Hadoop+Spark:集群环境搭建
- 环境准备:
在虚拟机下,大家三台Linux ubuntu 14.04 server x64 系统(下载地址:http://releases.ubuntu.com/14.04.2/ubuntu-14.04.2-server-amd64.iso):
192.168.1.200 master
192.168.1.201 node1
192.168.1.202 node2
- 在Master上安装Spark环境:
Spark集群环境搭建:
搭建hadoop集群使用hadoop版本是hadoop2.6.4(这里hadoop我已经安装完成,具体如何安装hadoop具体请参考我的文章:《Hadoop:搭建hadoop集群》)

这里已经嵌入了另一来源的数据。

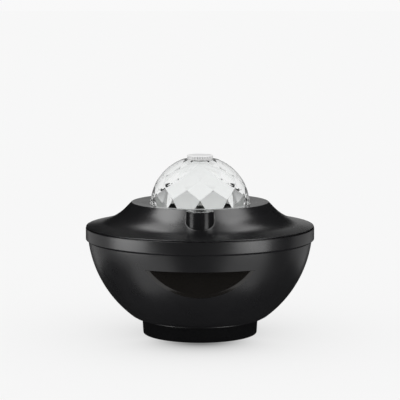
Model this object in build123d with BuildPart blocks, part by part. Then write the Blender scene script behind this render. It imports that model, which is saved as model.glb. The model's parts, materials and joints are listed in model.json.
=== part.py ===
"""Table-top star projector: a bowl on a foot, a dished cover and a gem-cut dome.

Light from four LEDs shines up through a slowly turning ripple disc and the faceted dome.
A laser in the round boss in front shines up through a small turning grating. One gear motor
turns both discs. The loudspeaker faces the table, and the keys and the power inlet are
behind. Millimetres. +Z is up, -Y is the front, and the origin lies on the table under the
middle of the foot.
"""
from build123d import *
from math import atan, cos, pi, radians, sin, sqrt, tan
import os

# --- Foot and base ---
pad_stand = 0.8            # the rubber pads hold the foot ring this far off the table
foot_height = 12.2
foot_radius_low = 41.3
foot_radius_high = 42.1
foot_wall = 2.4
foot_shelf_width = 2.3
foot_shelf_thickness = 1.6
base_recess = 0.4          # base cover above the foot ring's lower edge
base_thickness = 2.4
pad_radius = 4.0
pad_recess = 0.6
base_ring_radius = 32.0    # circle of the pads and of the base screws
sound_field_radius = 15.0
sound_slot_width = 2.2
sound_slot_pitch = 4.4

# --- Bowl ---
bowl_depth = 65.7          # underside of the bowl's floor to the seam under the cover
bowl_overhang = 5.6        # bowl's lower edge outside the foot ring
bowl_curve_radius = 81.07
bowl_wall = 2.6
bowl_land_wall = 2.0       # thinner wall inside the rim ring
bowl_floor = 2.4
bowl_edge_round = 0.8
floor_opening_radius = 22.0
recess_depth = 8.2         # half-moon flats, measured in from the skin at the ledge
ledge_drop = 21.5          # ledge of the flats below the seam
flat_wall = 2.4
window_thickness = 1.5
window_gap = 0.15

# --- Rim ring ---
rim_radius = 82.5
rim_band = 7.2             # straight part of the ring
rim_taper = 2.6            # its narrowing lower edge
rim_wall = 2.5
rim_lip = 0.85             # width of the ring's lower edge
seam_gap = 0.3
rim_round = 0.35

# --- Cover, collar and laser boss ---
cover_inset = 0.3          # cover's edge in from the rim ring
cover_edge = 0.6           # height of the cover's edge above the seam
cover_wall = 2.2
rim_slope = 13.0           # degrees
neck_slope = 46.4          # degrees
knee_radius = 18.0         # hollow curve between the rim slope and the neck
collar_radius = 49.5
collar_rise = 17.7         # collar's top above the seam
collar_lip = 1.2
collar_dish = 1.0          # fall of the collar's top towards the dome
skirt_length = 6.0
skirt_wall = 1.6
slip = 0.2                 # between covers, rings and plates that slide together
snap_count = 6
snap_width = 12.0
snap_height = 1.6
snap_depth = 0.6
boss_wall = 1.5
boss_round = 0.6
boss_roof = 2.2
laser_window_radius = 5.6
laser_window_thickness = 1.2
laser_window_land = 1.0    # ring of the boss's roof that covers the window's edge

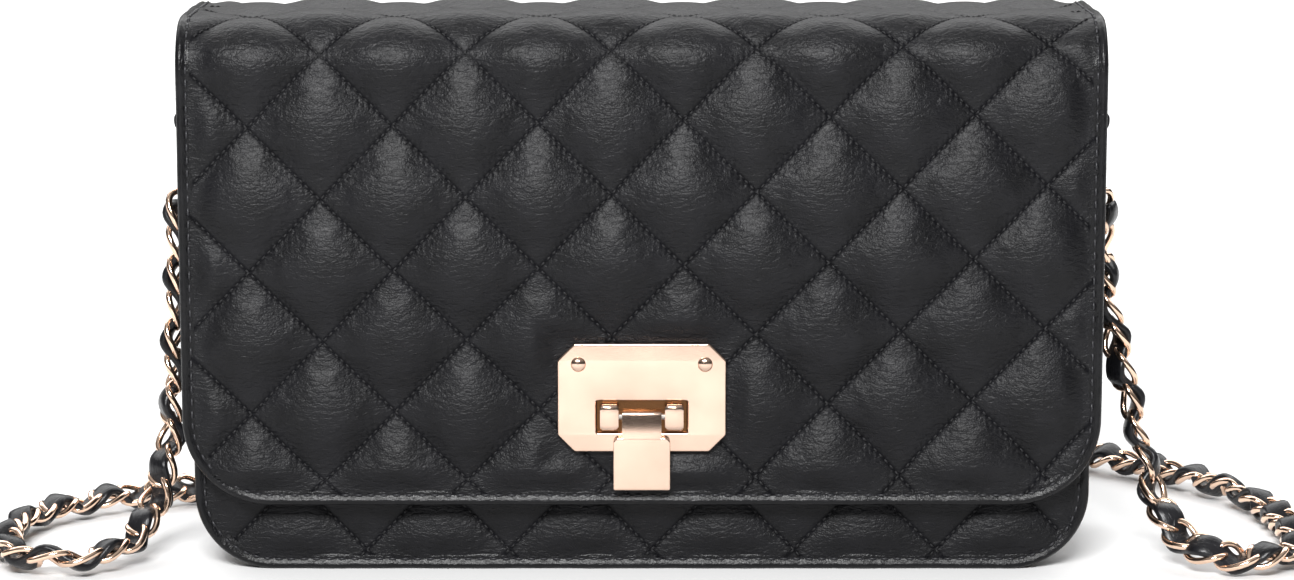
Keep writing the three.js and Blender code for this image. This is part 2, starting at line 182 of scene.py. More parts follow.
def leather(name, dark, light, roughness, coat=0.0, quilted=False, uv=True, depth=0.36 * MM):
    """Grained leather; the quilted one puckers along its stitch lines, and its specular level drops in them:
    painted shade in the creases.
    """
    look = Look(name)
    if uv:
        place = look.add("UVMap", uv_map="flat").outputs[0]
    else:
        place = look.add("TexCoord").outputs["Object"]
    height, broad = leather_grain(look, place)
    shine = 0.22
    if quilted:
        split = look.add("SeparateXYZ", {0: place})
        x_part = look.math("DIVIDE", split.outputs[0], quilt_pitch_x)
        s_part = look.math("DIVIDE", split.outputs[1], quilt_pitch_s)
        wave = look.math("SINE", look.math("MULTIPLY", split.outputs[0], 2 * math.pi / stitch_step_x))
        fade = 0.0
        crease = 0.0
        for lines in (look.math("ADD", x_part, s_part), look.math("SUBTRACT", x_part, s_part)):
            off_line = look.math("ABSOLUTE", look.math("SUBTRACT", look.math("FRACT", lines), 0.5))
            near = look.ramp(off_line, 0.0, 0.13, 1.0, 0.0)
            fade = look.math("MAXIMUM", look.math("MULTIPLY", near, near), fade)
            crease = look.math("MAXIMUM", look.ramp(off_line, 0.008, 0.036, 1.0, 0.0), crease)
        # Lower specular level along the stitch creases: painted shade in the creases.
        shine = look.ramp(crease, 0.0, 1.0, shine, 0.05)
        pucker = look.math("MULTIPLY", wave, fade)
        height = look.math("MULTIPLY_ADD", pucker, 0.12, height)
    look.bump(height, depth)
    look.set(
        base=look.mix(look.ramp(broad, 0.35, 0.65, 0.0, 1.0), dark, light),
        roughness=look.ramp(height, 0.3, 1.0, roughness + 0.05, roughness - 0.03),
        specular=shine,
        coat=coat,
        coat_roughness=0.3,
    )
    return look.material


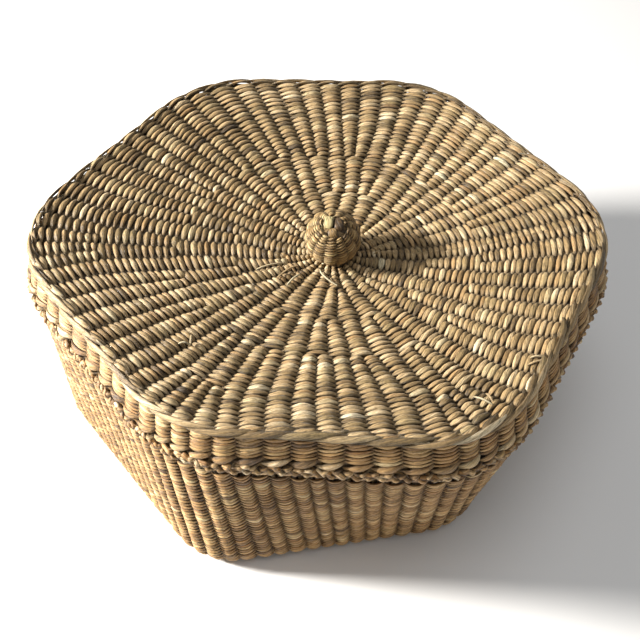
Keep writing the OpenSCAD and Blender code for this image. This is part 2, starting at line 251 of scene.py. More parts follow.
def dish_surface(angle, out):
    """The lid's upper face. out is 0 at the shoulder and negative towards the knob."""
    share = 1 + out / DISH_RUN
    spoke = rim_outline(angle, 0) - PLAN_MIDDLE - KNOB_MIDDLE
    roundness = (1 - share) * DISH_RUN / np.linalg.norm(spoke, axis=-1)
    plan = KNOB_MIDDLE + spoke * (share * (share + roundness))[..., None]
    height = shoulder_z - (shoulder_z - dish_z) * (1 - share**DISH_POWER)
    rise = np.clip((NECK_SPREAD_R - share * DISH_RUN) / (NECK_SPREAD_R - NECK_TOP_R), 0, NECK_PAST_TOP)
    neck = (neck_top_z - dish_z) * rise**2
    return at_height(plan, height + neck)


def skirt_surface(angle, down):
    """The lid's side, from under the shoulder row down to the border."""
    plan = rim_outline(angle, SKIRT_FLARE * down / skirt_length) - PLAN_MIDDLE
    return at_height(plan, skirt_top_z - down)


def wall_surface(angle, down):
    """The leaning wall, from the ledge down to the foot."""
    share = (1 - down / wall_length)[..., None]
    low = at_height(base_outline(angle, 0), foot_z)
    high = at_height(rim_outline(angle, WALL_OUT) - PLAN_MIDDLE, wall_top_z)
    return low * (1 - share) + high * share


def foot_surface(angle, turn):
    """The rounded foot. turn runs from 0 at the wall to 90 degrees on the underside."""
    side = np.cos(np.radians(turn)) * FOOT_RUN - FOOT_RUN
    return at_height(base_outline(angle, side), foot_z * (1 - np.sin(np.radians(turn))))


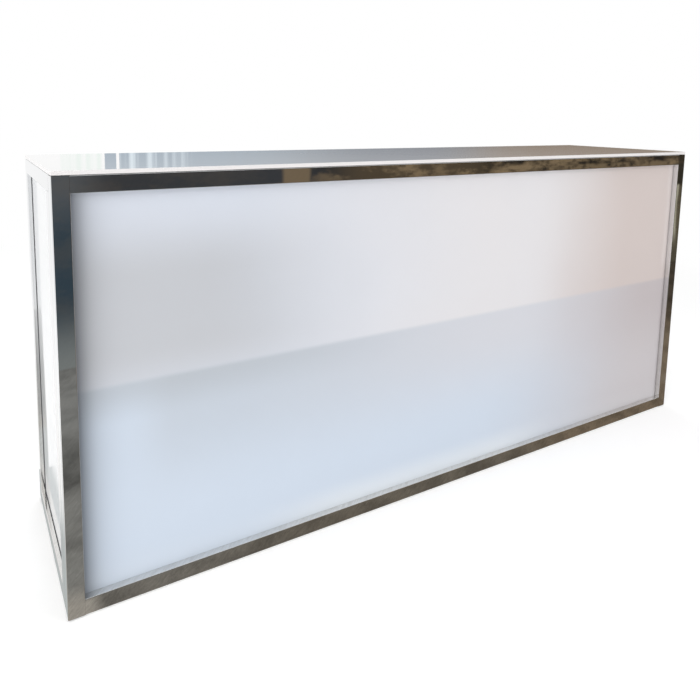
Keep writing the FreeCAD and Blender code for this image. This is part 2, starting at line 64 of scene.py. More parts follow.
MM = 0.001
PICTURE_SIDE = 700
SENSOR_MM = 36.0

# What is the same all over a surface, by the shader's own sockets.
METAL = {"Metallic": 1.0}
ACRYLIC = {"IOR": 1.49}

# Square metres: a larger face shades flat, so that it mirrors as flat sheet does.
FLAT_AREA = 0.001

# The least cosine between an edge and the axis that it runs along.
ALIGNED = 0.999

# Metres: places closer than this are the same.
SAME_PLACE = 1e-6

# The share of their seen strength with which the white surroundings light the object.
LIGHT_SHARE = 0.62

# The Mix node's sockets for colours, which share their names with its other kinds.
MIX_SHARE, MIX_FIRST, MIX_SECOND, MIX_RESULT = 0, 6, 7, 2

Node = bpy.types.Node
Socket = bpy.types.NodeSocket
Piece = bpy.types.Object
Colour = tuple[float, float, float]
Place = tuple[float, float, float]
Tint = Colour | Socket
Number = Union["Shade", float]

# Where a step starts and where it ends, which may be below the start.
Span = tuple[float, float]

WHITE: Colour = (1.0, 1.0, 1.0)
OUTER_GREY: Colour = (0.27, 0.265, 0.25)

log = logging.getLogger("bar_counter")


class Axis(Enum):
    """A direction of the row frame, by its place in a point."""

    X = 0
    Y = 1
    Z = 2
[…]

搭建spark这里使用spark版本是spark1.6.2(spark-1.6.2-bin-hadoop2.6.tgz)
1、下载安装包到master虚拟服务器:
在线下载:
hadoop@master:~/ wget http://mirror.bit.edu.cn/apache/spark/spark-1.6.2/spark-1.6.2-bin-hadoop2.6.tgz
离线上传到集群:
2、解压spark安装包到master虚拟服务器/usr/local/spark下,并分配权限:
#解压到/usr/local/下
hadoop@master:~$ sudo tar -zxvf spark-1.6.2-bin-hadoop2.6.tgz -C /usr/local/
hadoop@master:~$ cd /usr/local/
hadoop@master:/usr/local$ ls
bin games include man share src
etc hadoop lib sbin spark-1.6.2-bin-hadoop2.6
#重命名 为spark
hadoop@master:/usr/local$ sudo mv spark-1.6.2-bin-hadoop2.6/ spark/
hadoop@master:/usr/local$ ls
bin etc games hadoop include lib man sbin share spark src
#分配权限
hadoop@master:/usr/local$ sudo chown -R hadoop:hadoop spark
hadoop@master:/usr/local$
3、在master虚拟服务器/etc/profile中添加Spark环境变量:
编辑/etc/profile文件
sudo vim /etc/profile
在尾部添加$SPARK_HOME变量,添加后,目前我的/etc/profile文件尾部内容如下:
export JAVA_HOME=/usr/lib/jvm/java-8-oracle
export JRE_HOME=/usr/lib/jvm/java-8-oracle
export SCALA_HOME=/opt/scala/scala-2.10.5
# add hadoop bin/ directory to PATH
export HADOOP_HOME=/usr/local/hadoop
export SPARK_HOME=/usr/local/spark
export PATH=$JAVA_HOME/bin:$JAVA_HOME/jre/bin:$JAVA_HOME:$HADOOP_HOME/bin:$HADOOP_HOME/sbin:$SCALA_HOME/bin:$SPARK_HOME/bin:$PATH
export CLASSPATH=$CLASS_PATH::$JAVA_HOME/lib:$JAVA_HOME/jre/lib
生效:
source /etc/profile
- 在Master配置Spark:
1、配置master虚拟服务器hadoop-env.sh文件:
sudo vim /usr/local/spark/conf/hadoop-env.sh
注意:默认情况下没有hadoop-env.sh和slaves文件,而是*.template文件,需要重命名:
hadoop@master:/usr/local/spark/conf$ ls
docker.properties.template metrics.properties.template spark-env.sh
fairscheduler.xml.template slaves.template
log4j.properties.template spark-defaults.conf.template
hadoop@master:/usr/local/spark/conf$ sudo vim spark-env.sh
hadoop@master:/usr/local/spark/conf$ mv slaves.template slaves
在文件末尾追加如下内容:
export STANDALONE_SPARK_MASTER_HOST=192.168.1.200
export SPARK_MASTER_IP=192.168.1.200
export SPARK_WORKER_CORES=1
#every slave node start work instance count
export SPARK_WORKER_INSTANCES=1
export SPARK_MASTER_PORT=7077
export SPARK_WORKER_MEMORY=1g
export MASTER=spark://${SPARK_MASTER_IP}:${SPARK_MASTER_PORT}
export SCALA_HOME=/opt/scala/scala-2.10.5
export JAVA_HOME=/usr/lib/jvm/java-8-oracle
export SPARK_HISTORY_OPTS="-Dspark.history.fs.logDirectory=hdfs://192.168.1.200:9000/SparkEventLog"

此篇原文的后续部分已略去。